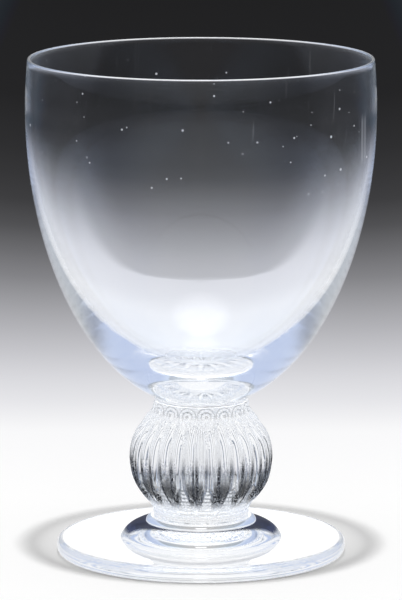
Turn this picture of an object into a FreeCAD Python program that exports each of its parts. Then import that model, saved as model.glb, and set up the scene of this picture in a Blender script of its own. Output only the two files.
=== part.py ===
import FreeCAD, Part
import math
import os

Vector = FreeCAD.Vector

# A stemmed liqueur glass, in millimetres. It stands on z = 0, its axis is the z axis and its
# front looks towards -y. From the table up it is foot, lower collar, knop, upper collar, bowl,
# each resting face to face on the one below, as the hot pieces were joined.

# Foot: a flat disc with a rounded edge, with a low dome in its middle for the stem to stand on
foot_radius = 23.2
foot_thickness = 2.3
foot_edge_round = 0.9
foot_dome_radius = 13.0
foot_seat_height = 5.0
# how far the dome's rounded shoulder bulges, as shares of its run and of its rise
foot_shoulder_shares = (0.2, 0.81)

# Lower collar: the thin plain ring that the knop stands on
lower_collar_radius = 8.9
lower_collar_height = 0.9
lower_collar_shoulder_radius = 8.2
lower_collar_round_share = 0.72

# Knop: a swelling ball ribbed with gadroons
knop_height = 18.9
knop_radius = 11.5
waist_radius = 7.5
gadroon_count = 16
gadroon_depth = 0.75
ornament_turn = 6.0
# share of the knop's height, share of its swelling, share of the groove's depth
knop_station_shares = (
    (0.0, 0.02, 0.0),
    (0.06, 0.0, 0.0),
    (0.11, 0.14, 0.15),
    (0.16, 0.37, 0.5),
    (0.24, 0.65, 0.85),
    (0.32, 0.85, 1.0),
    (0.42, 0.96, 1.0),
    (0.52, 1.0, 1.0),
    (0.63, 0.945, 1.0),
    (0.71, 0.81, 1.0),
    (0.78, 0.585, 0.8),
    (0.84, 0.39, 0.5),
    (0.89, 0.15, 0.15),
    (0.93, 0.03, 0.0),
    (1.0, 0.0, 0.0),
)

# Round bosses under the bowl and tapering rows of pearls above the lower collar
boss_radius = 1.3
boss_rise = 0.45
boss_margin = 0.1
pearl_row_count = 7
pearl_row_start = 1.1
pearl_row_length = 5.1
largest_pearl_radius = 0.7
smallest_pearl_radius = 0.35

# Upper collar: the thin disc between knop and bowl
upper_collar_radius = 7.5
upper_collar_height = 0.7
upper_collar_edge_round = 0.12

# Bowl: an egg-shaped cup, widest a little below its slightly drawn-in rim
bowl_height = 54.5
bowl_belly_radius = 27.95
bowl_belly_height = 46.25
bowl_rim_wall = 0.55
bowl_belly_wall = 0.7
bowl_base_thickness = 3.3

# Heights of the joints between the pieces
knop_base = foot_seat_height + lower_collar_height
upper_collar_base = knop_base + knop_height
bowl_base = upper_collar_base + upper_collar_height


def polar_point(radius, degrees, height):
    """A point at an angle from the front, turning to the right."""
    angle = math.radians(degrees)
    return Vector(radius * math.sin(angle), -radius * math.cos(angle), height)


def profile_point(radius, height):
    return Vector(radius, 0, height)


def turned_solid(edges):
    """Revolves a closed half profile about the axis."""
    face = Part.Face(Part.Wire(edges))
    return face.revolve(Vector(0, 0, 0), Vector(0, 0, 1), 360)


def straight(start, end):
    return Part.LineSegment(start, end).toShape()


def arc(start, middle, end):
    return Part.Arc(start, middle, end).toShape()


def make_foot():
    rim_start = foot_radius - foot_edge_round
    dome_run = foot_dome_radius - lower_collar_radius
    dome_rise = foot_seat_height - foot_thickness
    run_share, rise_share = foot_shoulder_shares

    centre = profile_point(0, 0)
    rim_bottom = profile_point(rim_start, 0)
    rim_side = profile_point(foot_radius, foot_thickness / 2)
    rim_top = profile_point(rim_start, foot_thickness)
    dome_foot = profile_point(foot_dome_radius, foot_thickness)
    shoulder = profile_point(foot_dome_radius - dome_run * run_share, foot_thickness + dome_rise * rise_share)
    seat_edge = profile_point(lower_collar_radius, foot_seat_height)
    seat_centre = profile_point(0, foot_seat_height)
    dome = Part.BezierCurve()
    dome.setPoles([dome_foot, shoulder, seat_edge])
    return turned_solid([
        straight(centre, rim_bottom),
        arc(rim_bottom, rim_side, rim_top),
        straight(rim_top, dome_foot),
        dome.toShape(),
        straight(seat_edge, seat_centre),
        straight(seat_centre, centre),
    ])


def make_lower_collar():
    drawn_in = lower_collar_radius - lower_collar_shoulder_radius
    base_centre = profile_point(0, foot_seat_height)
    base_edge = profile_point(lower_collar_radius, foot_seat_height)
    side = profile_point(
        lower_collar_shoulder_radius + drawn_in * lower_collar_round_share,
        foot_seat_height + lower_collar_height / 2,
    )
    top_edge = profile_point(lower_collar_shoulder_radius, knop_base)
    top_centre = profile_point(0, knop_base)
    return turned_solid([
        straight(base_centre, base_edge),
        arc(base_edge, side, top_edge),
        straight(top_edge, top_centre),
        straight(top_centre, base_centre),
    ])


def knop_crest_radius(swell_share):
    return waist_radius + (knop_radius - waist_radius) * swell_share


def knop_valley_radius(height):
    """Radius at the bottom of a groove, at a height above the knop's base."""
    share = height / knop_height
    for lower, upper in zip(knop_station_shares, knop_station_shares[1:]):
        if share <= upper[0]:
            break
    part = (share - lower[0]) / (upper[0] - lower[0])
    swell = lower[1] + (upper[1] - lower[1]) * part
    groove = lower[2] + (upper[2] - lower[2]) * part
    return knop_crest_radius(swell) - gadroon_depth * groove


def gadroon_section(height, crest, groove):
    """One cross-section of the knop: a closed ring of round lobes."""
    pitch = 360 / gadroon_count
    valley = crest - gadroon_depth * groove
    lobes = []
    for number in range(gadroon_count):
        start = ornament_turn + number * pitch
        lobes.append(arc(
            polar_point(valley, start, height),
            polar_point(crest, start + pitch / 2, height),
            polar_point(valley, start + pitch, height),
        ))
    return Part.Wire(lobes)


def ball(radius, centre):
    sphere = Part.makeSphere(radius)
    sphere.translate(centre)
    return sphere


def make_boss(degrees):
    """A shallow round boss: a large ball of which only the cap stands out of the knop."""
    curve = (boss_radius ** 2 + boss_rise ** 2) / (2 * boss_rise)
    height = knop_height - boss_radius - boss_margin
    surface = knop_valley_radius(height)
    cap = ball(curve, polar_point(surface + boss_rise - curve, degrees, knop_base + height))
    trim = Part.makeCylinder(boss_radius, knop_radius, Vector(0, 0, 0), polar_point(1, degrees, 0))
    trim.translate(Vector(0, 0, knop_base + height))
    return cap.common(trim)


def make_pearl_row(degrees):
    """Pearls that grow from the tip of a tongue down to its base."""
    pearls = []
    for number in range(pearl_row_count):
        share = number / (pearl_row_count - 1)
        height = pearl_row_start + pearl_row_length * share
        radius = largest_pearl_radius + (smallest_pearl_radius - largest_pearl_radius) * share
        pearls.append(ball(radius, polar_point(knop_valley_radius(height), degrees, knop_base + height)))
    return pearls


def make_knop():
    sections = []
    for height_share, swell_share, groove_share in knop_station_shares:
        height = knop_base + knop_height * height_share
        sections.append(gadroon_section(height, knop_crest_radius(swell_share), groove_share))
    body = Part.makeLoft(sections, True, False)
    ornament = []
    for number in range(gadroon_count):
        degrees = ornament_turn + number * 360 / gadroon_count
        ornament.append(make_boss(degrees))
        ornament.extend(make_pearl_row(degrees))
    return body.fuse(ornament).Solids[0]


def make_upper_collar():
    edge = upper_collar_radius - upper_collar_edge_round
    middle_height = upper_collar_base + upper_collar_height / 2
    base_centre = profile_point(0, upper_collar_base)
    base_edge = profile_point(edge, upper_collar_base)
    side = profile_point(upper_collar_radius, middle_height)
    top_edge = profile_point(edge, bowl_base)
    top_centre = profile_point(0, bowl_base)
    return turned_solid([
        straight(base_centre, base_edge),
        arc(base_edge, side, top_edge),
        straight(top_edge, top_centre),
        straight(top_centre, base_centre),
    ])


def bowl_half_depth():
    """Vertical half-axis of the outer wall, an ellipse about the belly that ends at the collar."""
    root_share = upper_collar_radius / bowl_belly_radius
    return bowl_belly_height / math.sqrt(1 - root_share ** 2)


def bowl_outer_radius(height):
    offset_share = (height - bowl_belly_height) / bowl_half_depth()
    return bowl_belly_radius * math.sqrt(1 - offset_share ** 2)


def bowl_outer_wall(wall_top):
    belly_level = bowl_base + bowl_belly_height
    half_depth = bowl_half_depth()
    ellipse = Part.Ellipse(
        profile_point(0, belly_level + half_depth),
        profile_point(bowl_belly_radius, belly_level),
        profile_point(0, belly_level),
    )
    top_angle = math.acos((wall_top - bowl_belly_height) / half_depth)
    base_angle = math.acos(-bowl_belly_height / half_depth)
    return Part.ArcOfEllipse(ellipse, top_angle, base_angle).toShape()


def bowl_cavity_wall():
    """The rounded inside of the bowl below its belly, an ellipse that ends in the floor's centre."""
    belly_level = bowl_base + bowl_belly_height
    ellipse = Part.Ellipse(
        profile_point(0, bowl_base + bowl_base_thickness),
        profile_point(bowl_belly_radius - bowl_belly_wall, belly_level),
        profile_point(0, belly_level),
    )
    return Part.ArcOfEllipse(ellipse, 0, math.pi / 2).toShape()


def make_bowl():
    wall_top = bowl_height - bowl_rim_wall / 2
    upper_middle = (bowl_belly_height + wall_top) / 2
    upper_wall = (bowl_belly_wall + bowl_rim_wall) / 2
    outer_lip_radius = bowl_outer_radius(wall_top)
    inner_lip_radius = outer_lip_radius - bowl_rim_wall
    outer_lip = profile_point(outer_lip_radius, bowl_base + wall_top)
    lip_top = profile_point((outer_lip_radius + inner_lip_radius) / 2, bowl_base + bowl_height)
    inner_lip = profile_point(inner_lip_radius, bowl_base + wall_top)
    inner_middle = profile_point(bowl_outer_radius(upper_middle) - upper_wall, bowl_base + upper_middle)
    inner_belly = profile_point(bowl_belly_radius - bowl_belly_wall, bowl_base + bowl_belly_height)
    base_centre = profile_point(0, bowl_base)
    base_edge = profile_point(upper_collar_radius, bowl_base)
    floor_centre = profile_point(0, bowl_base + bowl_base_thickness)
    return turned_solid([
        straight(base_centre, base_edge),
        bowl_outer_wall(wall_top),
        arc(outer_lip, lip_top, inner_lip),
        arc(inner_lip, inner_middle, inner_belly),
        bowl_cavity_wall(),
        straight(floor_centre, base_centre),
    ])


pieces = {
    "foot": make_foot(),
    "lower_collar": make_lower_collar(),
    "knop": make_knop(),
    "upper_collar": make_upper_collar(),
    "bowl": make_bowl(),
}

os.makedirs("parts", exist_ok=True)
for name, shape in pieces.items():
    shape.exportStep("parts/" + name + ".step")
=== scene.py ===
import math

import bpy
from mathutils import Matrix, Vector


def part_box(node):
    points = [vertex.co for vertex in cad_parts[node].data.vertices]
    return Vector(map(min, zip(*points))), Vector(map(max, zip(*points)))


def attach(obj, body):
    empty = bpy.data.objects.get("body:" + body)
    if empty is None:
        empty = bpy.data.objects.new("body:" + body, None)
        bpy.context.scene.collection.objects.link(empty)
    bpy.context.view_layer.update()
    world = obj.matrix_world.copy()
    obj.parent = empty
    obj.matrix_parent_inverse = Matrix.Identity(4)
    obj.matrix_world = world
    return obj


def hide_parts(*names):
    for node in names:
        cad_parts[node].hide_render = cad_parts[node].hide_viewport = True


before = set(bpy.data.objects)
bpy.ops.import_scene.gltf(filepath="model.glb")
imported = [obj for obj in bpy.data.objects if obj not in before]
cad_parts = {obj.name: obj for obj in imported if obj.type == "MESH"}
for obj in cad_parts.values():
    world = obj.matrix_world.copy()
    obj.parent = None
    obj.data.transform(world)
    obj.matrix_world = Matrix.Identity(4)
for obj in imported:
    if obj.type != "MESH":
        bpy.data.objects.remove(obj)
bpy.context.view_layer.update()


# The foot is a pressed disc of clear glass with a rounded, fire-polished edge. Its middle
# rises in a low dome, on which the stem was stuck while the glass was hot.

foot_low, foot_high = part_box("foot")
foot_radius = foot_high.x
foot_seat_height = foot_high.z
foot_thickness = 0.0023
foot_edge_round = 0.0009
foot_dome_radius = 0.013
# how far the dome's shoulder bulges, as shares of its run and of its rise
foot_shoulder_shares = (0.2, 0.81)
stem_seat_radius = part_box("lower_collar")[1].x

turned_segments = 256
flat_points = 8
round_points = 10
curve_points = 24
cap_points = 6
joint_gap = 0.00001
level_normal = 0.9
sharp_edge = math.radians(35)

glass_index = 1.52
clear_tint = (0.975, 0.985, 1.0, 1.0)
# the share of a lamp's light that flat glass lets by, and how much less steep glass does
flat_lets_by = 0.96
steep_holds_back = 0.5
steep_power = 4
foot_wave_size = 0.006
foot_wave_depth = 0.000004

# the dome's slope with a painted deep blue reflection: its outer edge, and how high above the
# disc it starts
dark_reflection_edge = (0.0118, 0.0128)
dark_reflection_rise = 0.0006
dark_reflection_when_edge_on = (0.57, 0.66)
dark_reflection_tint = (0.006, 0.008, 0.028, 1.0)
dark_reflection_color = (0.05, 0.063, 0.14, 1.0)
dark_reflection_cover = 0.75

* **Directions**
Begin with the line containing "floor_centre = profile_point(0, bowl_base", end with the line containing "bpy.data.objects.remove(obj)", and repeat every line in that stretch exactly.

* **Exercise answer**
    floor_centre = profile_point(0, bowl_base + bowl_base_thickness)
    return turned_solid([
        straight(base_centre, base_edge),
        bowl_outer_wall(wall_top),
        arc(outer_lip, lip_top, inner_lip),
        arc(inner_lip, inner_middle, inner_belly),
        bowl_cavity_wall(),
        straight(floor_centre, base_centre),
    ])


pieces = {
    "foot": make_foot(),
    "lower_collar": make_lower_collar(),
    "knop": make_knop(),
    "upper_collar": make_upper_collar(),
    "bowl": make_bowl(),
}

os.makedirs("parts", exist_ok=True)
for name, shape in pieces.items():
    shape.exportStep("parts/" + name + ".step")
=== scene.py ===
import math

import bpy
from mathutils import Matrix, Vector


def part_box(node):
    points = [vertex.co for vertex in cad_parts[node].data.vertices]
    return Vector(map(min, zip(*points))), Vector(map(max, zip(*points)))


def attach(obj, body):
    empty = bpy.data.objects.get("body:" + body)
    if empty is None:
        empty = bpy.data.objects.new("body:" + body, None)
        bpy.context.scene.collection.objects.link(empty)
    bpy.context.view_layer.update()
    world = obj.matrix_world.copy()
    obj.parent = empty
    obj.matrix_parent_inverse = Matrix.Identity(4)
    obj.matrix_world = world
    return obj


def hide_parts(*names):
    for node in names:
        cad_parts[node].hide_render = cad_parts[node].hide_viewport = True


before = set(bpy.data.objects)
bpy.ops.import_scene.gltf(filepath="model.glb")
imported = [obj for obj in bpy.data.objects if obj not in before]
cad_parts = {obj.name: obj for obj in imported if obj.type == "MESH"}
for obj in cad_parts.values():
    world = obj.matrix_world.copy()
    obj.parent = None
    obj.data.transform(world)
    obj.matrix_world = Matrix.Identity(4)
for obj in imported:
    if obj.type != "MESH":
        bpy.data.objects.remove(obj)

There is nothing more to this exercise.